Regal appears to be a very large project (a 68MB checkout), which has a scope much greater than just its wrapper generator - the sheer scope of the project does cause some barriers to entry. I'm still looking through, but I am fairly certain that it would take more effort to adapt Regals binding generator than I have expended on my own.
@anatoly: I like kissing elves ☺ (and when I get to write the next part of the story, I intend to keep them as player characters: That someone starts out in an intimate moment does not mean he or she is watchmeat).
@David: I guess modifying core-code in pyglet is not that big of a problem, especially *because* it is mostly being maintained right now: Little danger of breaking the in-progress work of someone else.
@anatoly: more specifically, I do not consider intimate moments as cheap (and WTactics has the image, so I could pull this off). Instead I try to rid myself of baseless inhibitions, though that’s not always easy: Killing off no longer needed societal conditioning is among the hardest battles…
@Arne: Maybe it'd be worth looking at integrating it then; however, it really is a completely different approach - gl32 is a source code writer, whereas Pyglet uses Pythons inbuilt metaprogramming capabilities - and so it would be completely rewriting a large chunk of Pyglets core. Once I've got the binding generator finalised, it might be worth seeing if it's possible to replace Pyglet's OpenGL bindings with these ones.
That said, in the interest of full disclosure: I'm not a fan of Pyglets per object draw method, again in the interests of speed. The per object draw method that Pyglet encourages with its API is not very scalable and eliminates a large number of the advantages of using OpenGL. So whilst I might see if gl32 can be plugged in for interesting benchmarks/proof-of-concept, I probably wouldn't try to get it bug-free and integrated into upstream Pyglet.
@Arne: Regarding Pyglet integration - it seems it would require a lot of work. There's two major issues - firstly, Pyglet only has raw OpenGL bindings, which are used everywhere and hence the "more pythonic" bindings of gl32 would be hard to integrate without editing every file using GL in Pyglet. Secondly, Pyglet uses GL functions which were removed in 3.2, and hence are not in gl32, so the API generator would have to be extended to handle any special cases on these functions.
@David: The per-object draw-method is very convenient for programming. As soon as you need more performance, most of the objects are grouped into batches, though. That way only the draw method of the batch is called and the batch can do all kinds of optimizations.
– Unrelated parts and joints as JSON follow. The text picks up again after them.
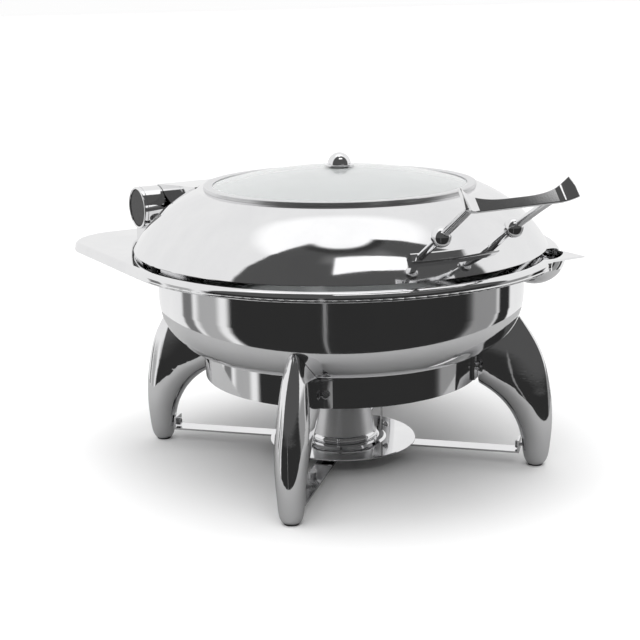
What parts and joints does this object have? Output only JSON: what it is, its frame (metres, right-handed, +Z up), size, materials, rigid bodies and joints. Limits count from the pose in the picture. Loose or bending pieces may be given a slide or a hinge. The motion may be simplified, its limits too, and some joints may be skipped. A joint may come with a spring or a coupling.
{
  "type": "roll top chafer",
  "caption": "Round food warmer on curved legs: a water pan and food pan under a hinged domed lid with a glass window, over a burner plate with a fuel holder.",
  "frame": {"origin": "bottom centre of the closed chafer's box, on the surface it stands on", "axes": "+Z up, +Y from the lid's handle at the front to the hinge at the back, +X to the user's right"},
  "size_m": [0.488, 0.5662, 0.3492],
  "materials": {
    "polished_steel": "mirror-polished stainless steel",
    "satin_steel": "satin stainless steel",
    "fastener_steel": "plain stainless steel",
    "rubber": "matt black rubber",
    "black_plastic": "gloss black plastic",
    "glass": "clear tempered glass"
  },
  "bodies": {
    "base": {"water_pan": "polished_steel", "deck": "polished_steel", "spoon_rest": "polished_steel", "food_pan": "satin_steel", "support_ring": "polished_steel", "leg_front_left": "polished_steel", "leg_front_right": "polished_steel", "leg_rear_right": "polished_steel", "leg_rear_left": "polished_steel", "leg_saddles": "polished_steel", "saddle_bolts": "fastener_steel", "foot_glides": "rubber", "cross_bar_lower": "polished_steel", "cross_bar_upper": "polished_steel", "bar_bolts": "fastener_steel", "burner_plate": "polished_steel", "plate_screw": "fastener_steel", "hinge_bracket_left": "polished_steel", "hinge_bracket_right": "polished_steel", "hinge_housing_left": "polished_steel", "hinge_housing_right": "polished_steel", "hinge_bezel_left": "polished_steel", "hinge_bezel_right": "polished_steel", "hinge_cap_left": "black_plastic", "hinge_cap_right": "black_plastic", "hinge_damper_left": "black_plastic", "hinge_damper_right": "black_plastic", "hinge_shaft": "fastener_steel", "bracket_screws": "fastener_steel", "lid_bumpers": "rubber"},
    "lid": {"lid_dome": "polished_steel", "window_ring": "satin_steel", "window_gasket": "rubber", "window_glass": "glass", "window_knob": "polished_steel", "knob_washer": "rubber", "knob_screw": "fastener_steel", "hinge_barrel": "polished_steel", "hinge_hood": "polished_steel", "handle_bar": "polished_steel", "handle_rods": "polished_steel", "handle_balls": "polished_steel", "handle_grip": "polished_steel", "handle_screws": "fastener_steel"},
    "fuel_holder": {"fuel_holder": "satin_steel", "fuel_foot_ring": "polished_steel", "fuel_holder_handle": "polished_steel", "fuel_cover_pin": "fastener_steel"},
    "fuel_cover": {"fuel_cover": "polished_steel", "fuel_cover_knob": "polished_steel"}
  },
  "joints": [
    {"name": "lid_hinge", "type": "hinge", "parent": "base", "child": "lid", "pos_m": [0, 0.23912, 0.275], "axis": [-1, 0, 0], "range_deg": [0, 90]},
    {"name": "fuel_holder_lift", "type": "slide", "parent": "base", "child": "fuel_holder", "axis": [0, 0, 1], "range_m": [0, 0.03]},
    {"name": "fuel_cover_swing", "type": "hinge", "parent": "fuel_holder", "child": "fuel_cover", "pos_m": [-0.03129, 0.05792, 0.065], "axis": [0, 0, 1], "range_deg": [0, 100]}
  ]
}
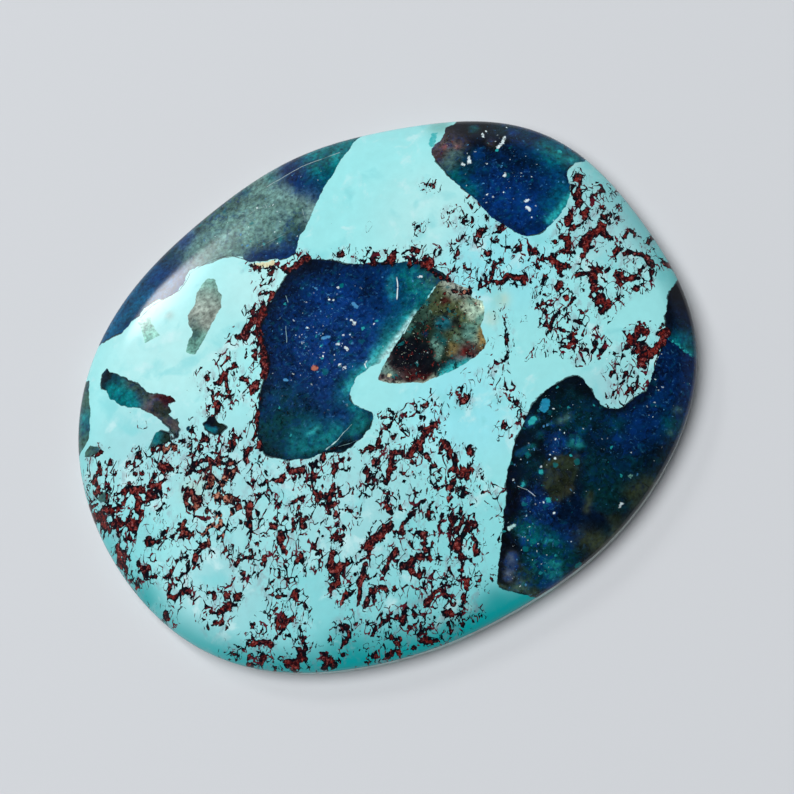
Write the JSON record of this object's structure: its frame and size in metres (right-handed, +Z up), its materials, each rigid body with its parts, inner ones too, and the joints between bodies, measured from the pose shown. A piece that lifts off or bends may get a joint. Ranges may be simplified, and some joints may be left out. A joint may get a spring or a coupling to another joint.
{
  "type": "shattuckite stone",
  "caption": "Polished oval cabochon of blue-green shattuckite with a flat back, upright girdle, sloping shoulder and low domed crown.",
  "frame": {"origin": "middle of the flat back, on the surface the stone rests on", "axes": "+X along the stone's length, +Z up from the flat back through the crown"},
  "size_m": [0.0442, 0.0371, 0.005],
  "materials": {
    "polished_shattuckite": "polished"
  },
  "bodies": {
    "root": {"stone": "polished_shattuckite"}
  },
  "joints": []
}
For Python 3.2 you might find useful stuff in the python-3 port of pyglet, though that hasn’t been released, yet, IIRC.
@Arne:
I'd argue that objects with Z-order would be more convenient programmatically, but frankly that's a matter of opinion. (Incidentally, this is something I'm working on as well, and I think I'm mostly done on it).
However, per-object-draw is only one concern I have on Pyglets speed credentials, as I do not believe Pyglet was written with speed as a design goal. For a different example, see pyglet.graphics.vertexbuffer; copying a ctypes object into a list in order to get slices to work is not a smart thing to do, performance wise!
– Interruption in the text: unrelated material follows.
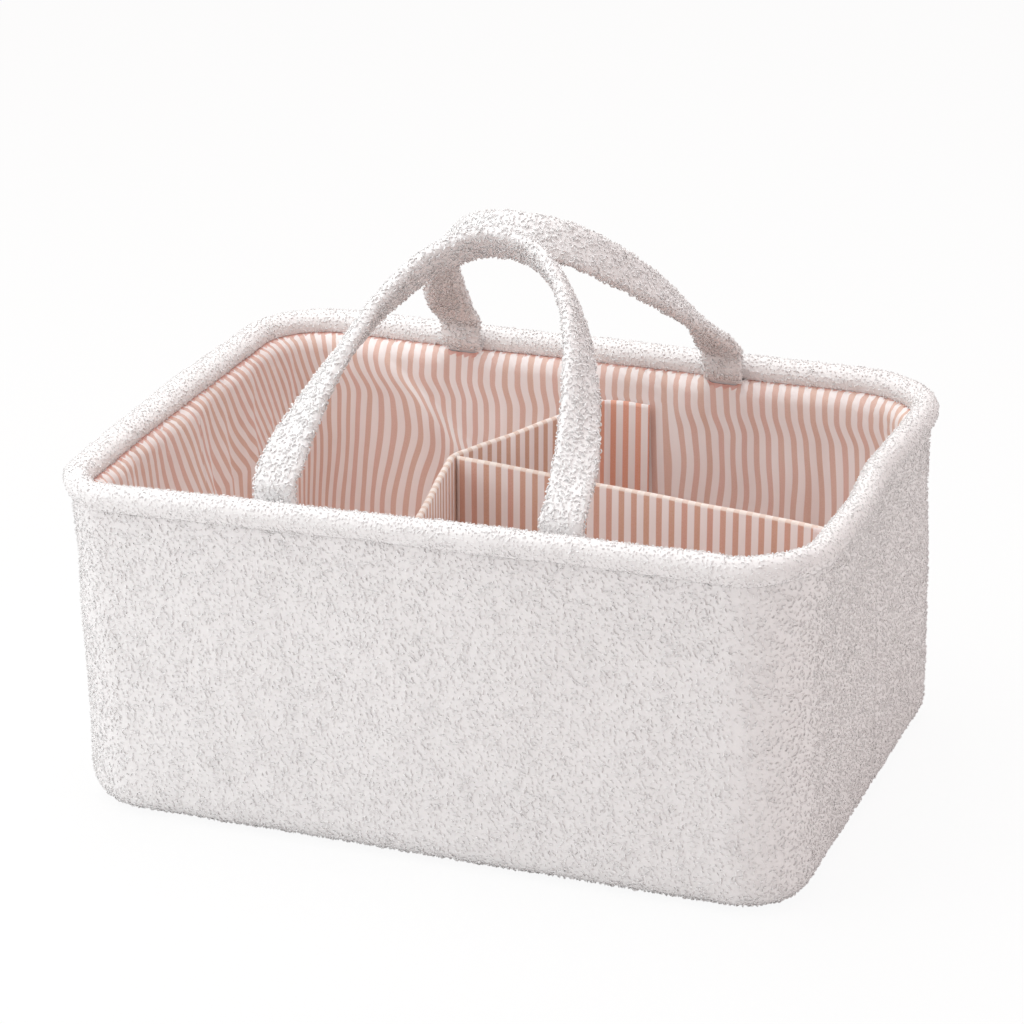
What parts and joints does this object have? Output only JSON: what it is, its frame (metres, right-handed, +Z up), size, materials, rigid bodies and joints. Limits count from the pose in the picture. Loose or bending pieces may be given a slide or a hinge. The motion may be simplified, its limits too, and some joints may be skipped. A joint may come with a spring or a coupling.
{
  "type": "diaper caddy",
  "caption": "Soft open caddy with a padded rim, striped lining, folding strap handles and a lift-out T-shaped divider.",
  "frame": {"origin": "middle of the underside, on the surface that the caddy stands on", "axes": "+X along the length to the right seen from the front, the front faces -Y, +Z up"},
  "size_m": [0.404, 0.3, 0.2961],
  "materials": {
    "terry": "curly looped terry, matt",
    "striped_cotton": "plain woven cotton with narrow stripes, matt",
    "padding": "soft wadding",
    "board": "grey-brown stiffening board",
    "hook_tape": "woven hook tape",
    "loop_tape": "napped loop tape"
  },
  "bodies": {
    "basket": {"outer_front_panel": "terry", "outer_back_panel": "terry", "outer_base_panel": "terry", "front_wall_board": "board", "right_wall_board": "board", "back_wall_board": "board", "left_wall_board": "board", "base_board": "board", "rim_roll": "terry", "rim_core": "padding", "lining_front_panel": "striped_cotton", "lining_back_panel": "striped_cotton", "lining_floor": "striped_cotton", "front_handle_left_tab": "terry", "front_handle_right_tab": "terry", "back_handle_left_tab": "terry", "back_handle_right_tab": "terry", "rear_loop_patch": "loop_tape", "front_loop_patch": "loop_tape", "stem_loop_patch": "loop_tape"},
    "front_handle": {"front_handle_cover": "terry", "front_handle_core": "padding"},
    "back_handle": {"back_handle_cover": "terry", "back_handle_core": "padding"},
    "divider": {"divider_cross_cover": "striped_cotton", "divider_rear_board": "board", "divider_front_board": "board"},
    "divider_stem": {"divider_stem_cover": "striped_cotton", "divider_stem_board": "board"},
    "rear_flap": {"divider_rear_flap": "striped_cotton", "rear_hook_patch": "hook_tape"},
    "front_flap": {"divider_front_flap": "striped_cotton", "front_hook_patch": "hook_tape"},
    "stem_flap": {"divider_stem_flap": "striped_cotton", "stem_hook_patch": "hook_tape"}
  },
  "joints": [
    {"name": "front_handle_fold", "type": "hinge", "parent": "basket", "child": "front_handle", "pos_m": [-0.004, -0.1292, 0.1908], "axis": [1, 0, 0], "range_deg": [0, 138]},
    {"name": "back_handle_fold", "type": "hinge", "parent": "basket", "child": "back_handle", "pos_m": [-0.004, 0.1292, 0.1908], "axis": [-1, 0, 0], "range_deg": [0, 138]},
    {"name": "divider_lift", "type": "slide", "parent": "basket", "child": "divider", "axis": [0, 0, 1], "range_m": [0, 0.1]},
    {"name": "divider_stem_swing", "type": "hinge", "parent": "divider", "child": "divider_stem", "pos_m": [-0.03937, 0.01955, 0.0814], "axis": [0, 0, -1], "range_deg": [0, 25]},
    {"name": "rear_flap_peel", "type": "hinge", "parent": "divider", "child": "rear_flap", "pos_m": [0.00588, 0.12745, 0.083], "axis": [0, 0, -1], "range_deg": [0, 95]},
    {"name": "front_flap_peel", "type": "hinge", "parent": "divider", "child": "front_flap", "pos_m": [-0.01633, -0.12745, 0.083], "axis": [0, 0, 1], "range_deg": [0, 85]},
    {"name": "stem_flap_peel", "type": "hinge", "parent": "divider_stem", "child": "stem_flap", "pos_m": [0.17945, -0.01043, 0.083], "axis": [0, 0, 1], "range_deg": [0, 70]}
  ]
}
I'm not sure where you got Python 3.2 from, but what I meant was that currently I'm restricting myself to OpenGL 3.2, which means that certain older OpenGL functions do not exist. Pyglet uses some of these removed functions (e.g. glPushClientAttrib), and hence the bindings I'm generating at the moment do not provide all the features Pyglet uses.
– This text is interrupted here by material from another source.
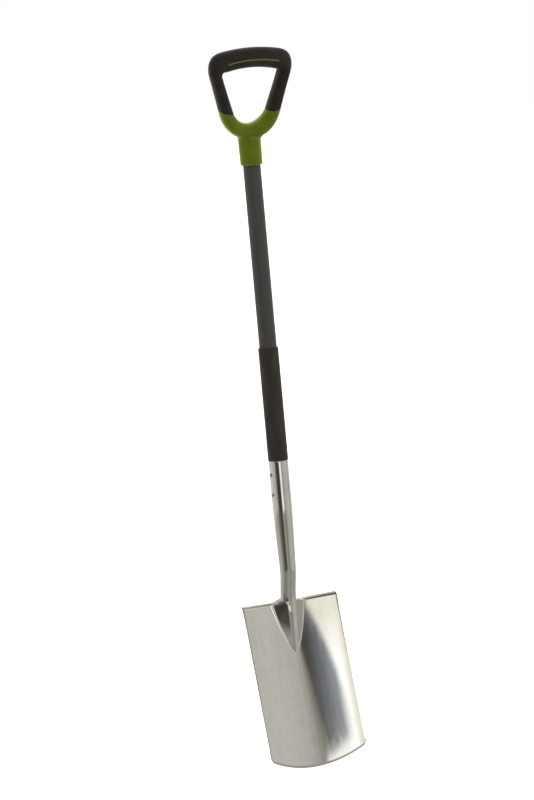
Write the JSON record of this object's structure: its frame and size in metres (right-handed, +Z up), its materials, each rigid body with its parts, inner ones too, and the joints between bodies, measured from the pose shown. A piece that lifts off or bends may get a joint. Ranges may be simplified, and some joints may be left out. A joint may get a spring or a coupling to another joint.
{
  "type": "digging spade",
  "caption": "Digging spade with a dished stainless blade and folded treads, a stainless socket, a coated tubular shaft with a sleeve grip, and a green and black D handle.",
  "frame": {"origin": "middle of the grip bar's underside, where the spade hangs on a hook", "axes": "+Z up along the shaft towards the grip, -Y out of the blade's dished front, +X across the blade"},
  "size_m": [0.1832, 0.0743, 1.1763],
  "materials": {
    "stainless_steel": "polished stainless steel",
    "powder_coated_steel": "satin dark grey powder coat",
    "black_foam_rubber": "matt black foam rubber",
    "green_polypropylene": "satin green polypropylene",
    "black_soft_overmould": "matt black soft overmould",
    "rivet_steel": "dull grey steel",
    "zinc_plated_steel": "bright zinc plate"
  },
  "bodies": {
    "root": {"blade": "stainless_steel", "neck_socket": "stainless_steel", "shaft_tube": "powder_coated_steel", "grip_sleeve": "black_foam_rubber", "handle_core": "green_polypropylene", "grip_overmould": "black_soft_overmould", "rivet_upper": "rivet_steel", "rivet_lower": "rivet_steel", "handle_screw": "zinc_plated_steel"}
  },
  "joints": []
}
I'd like to remind readers of these comments that this thread has gone farther and farther from both the original post and the whole blog -- which is supposed to be related to PyPy. I'm rather sure that you're now discussing performance on CPython, which in this case is very different from performance on PyPy (or would be if it supported all packages involved). Maybe move this discussion somewhere more appropriate?
@Armin: You’re right… actually I would be pretty interested, though, whether pypy also has a performance issue with pyglet's chained functions.
@Arne: In principal, PyPy seems to handle Pyglets chained functions relatively well (non-scientifically running the Astraea examples title screen sees CPU usage start very high, but eventually drops to about 80% of cPythons after the JIT warms up). There is one caveat preventing better testing: the moment keyboard input is given to Astraea on PyPy, PyPy segfaults.
@David: That is a really important feedback to Armin and and Anatoly, I think.
@David: Can you give some more background on the error (how to get the code, how to reproduce the segfault)?
@Arne: It's as simple as running the Astraea example in Pyglet and pressing a key (under PyPy 2.2, Pyglet 1.2-beta, Ubuntu 14.04). As far as I remember, this has been the case for some time (at least as far back as Ubuntu 12.10/PyPy 2.0 beta - although back then the major issue was PyPy using a lot more CPU; I didn't report this then due to a blog post at the time saying how cTypes would be rewritten). The error reported by Apport is "Cannot access memory at address 0x20"
Doing a cursory scan through other examples, the noisy and text_input examples also have problems. noisy segfaults when a spawned ball collides with a boundary (occasionally giving a partial rpython traceback); text_input appears to have a random chance of any of the input boxes being selectable.
Maybe it's time to file a proper bug report on this...
@Arne: I've now submitted a bug on the PyPy Bug tracker (Issue 1736), with more detail etc. Probably best to move conversation on any Pyglet related issues over there.
Maybe indeed :-)
I came up with a funny idea about why not making emscripten generates code targeted on RPython, then now we can use C/C++ in PyPy directly? A LLVM to RPython compiler, how about this?